▸ **Records for this exercise**
-*-

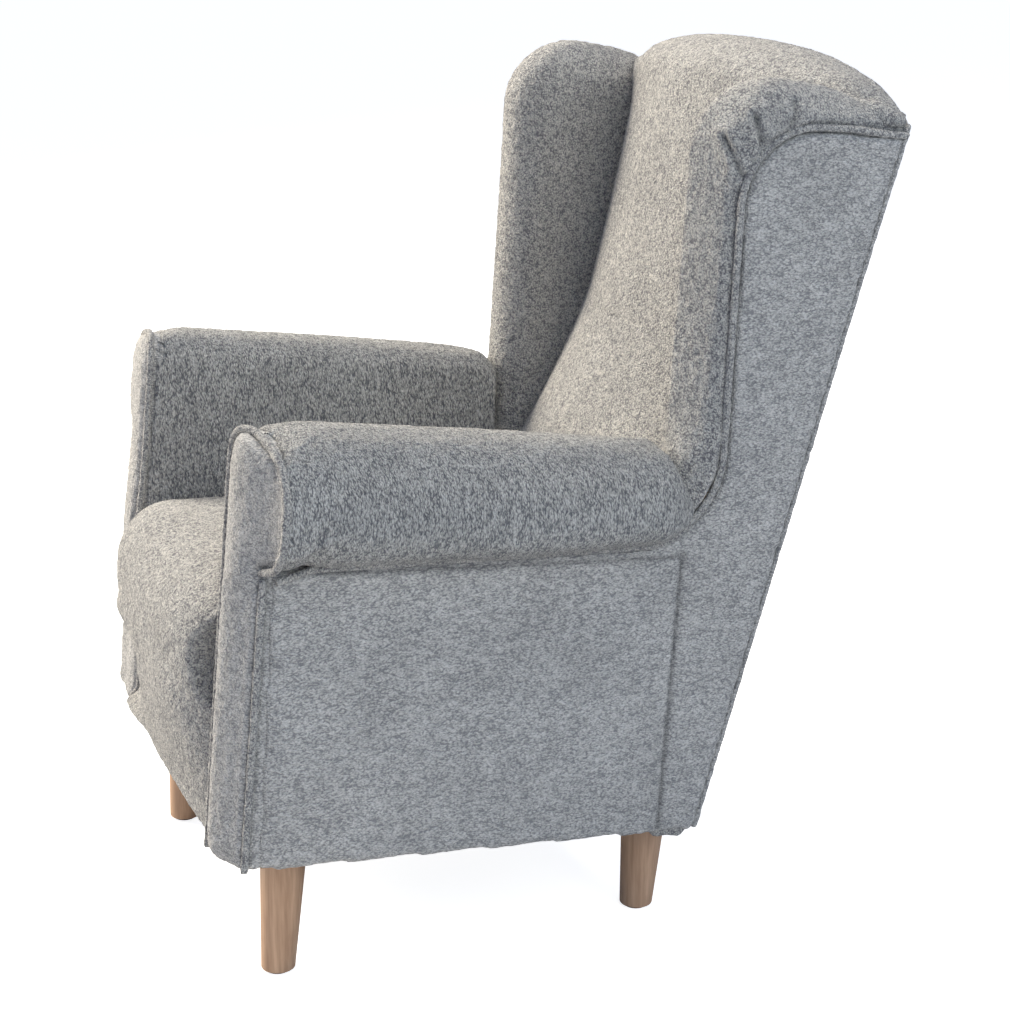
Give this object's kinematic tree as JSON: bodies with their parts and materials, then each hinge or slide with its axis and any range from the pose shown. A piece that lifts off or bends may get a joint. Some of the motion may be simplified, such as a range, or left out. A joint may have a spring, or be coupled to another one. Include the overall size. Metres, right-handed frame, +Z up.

-*-

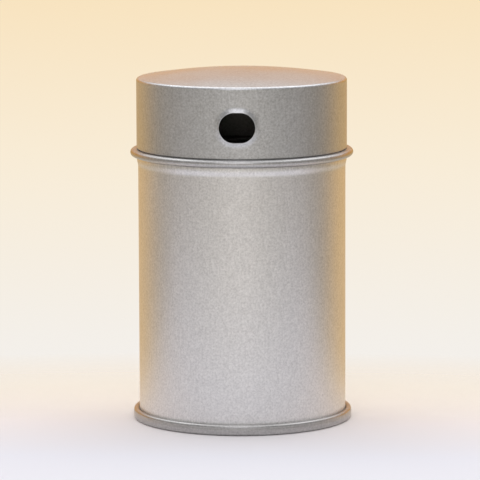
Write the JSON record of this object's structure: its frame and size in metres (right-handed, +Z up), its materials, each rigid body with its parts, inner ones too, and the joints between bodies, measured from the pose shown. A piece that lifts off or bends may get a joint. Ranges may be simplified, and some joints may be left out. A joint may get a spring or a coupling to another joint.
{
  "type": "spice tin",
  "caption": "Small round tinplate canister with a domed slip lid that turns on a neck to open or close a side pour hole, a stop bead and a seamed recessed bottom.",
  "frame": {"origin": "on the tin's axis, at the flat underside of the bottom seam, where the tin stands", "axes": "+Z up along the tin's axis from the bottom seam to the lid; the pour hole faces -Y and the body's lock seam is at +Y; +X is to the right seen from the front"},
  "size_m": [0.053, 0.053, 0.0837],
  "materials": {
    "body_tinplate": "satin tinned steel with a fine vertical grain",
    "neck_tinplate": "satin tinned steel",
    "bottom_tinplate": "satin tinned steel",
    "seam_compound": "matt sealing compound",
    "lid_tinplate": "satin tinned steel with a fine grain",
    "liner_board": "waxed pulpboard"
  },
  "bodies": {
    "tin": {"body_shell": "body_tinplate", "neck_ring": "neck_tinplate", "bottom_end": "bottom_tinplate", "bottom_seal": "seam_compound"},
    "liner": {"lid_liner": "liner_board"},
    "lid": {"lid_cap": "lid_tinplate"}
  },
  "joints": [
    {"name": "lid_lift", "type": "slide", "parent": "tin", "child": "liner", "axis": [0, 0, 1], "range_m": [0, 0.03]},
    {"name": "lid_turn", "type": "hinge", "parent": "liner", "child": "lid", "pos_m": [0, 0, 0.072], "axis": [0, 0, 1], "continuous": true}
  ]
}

-*-

▸ **Set task**
Copy out every line from the material above in which the word "parts" appears.

▸ **Right answer**
Give this object's kinematic tree as JSON: bodies with their parts and materials, then each hinge or slide with its axis and any range from the pose shown. A piece that lifts off or bends may get a joint. Some of the motion may be simplified, such as a range, or left out. A joint may have a spring, or be coupled to another one. Include the overall size. Metres, right-handed frame, +Z up.
Write the JSON record of this object's structure: its frame and size in metres (right-handed, +Z up), its materials, each rigid body with its parts, inner ones too, and the joints between bodies, measured from the pose shown. A piece that lifts off or bends may get a joint. Ranges may be simplified, and some joints may be left out. A joint may get a spring or a coupling to another joint.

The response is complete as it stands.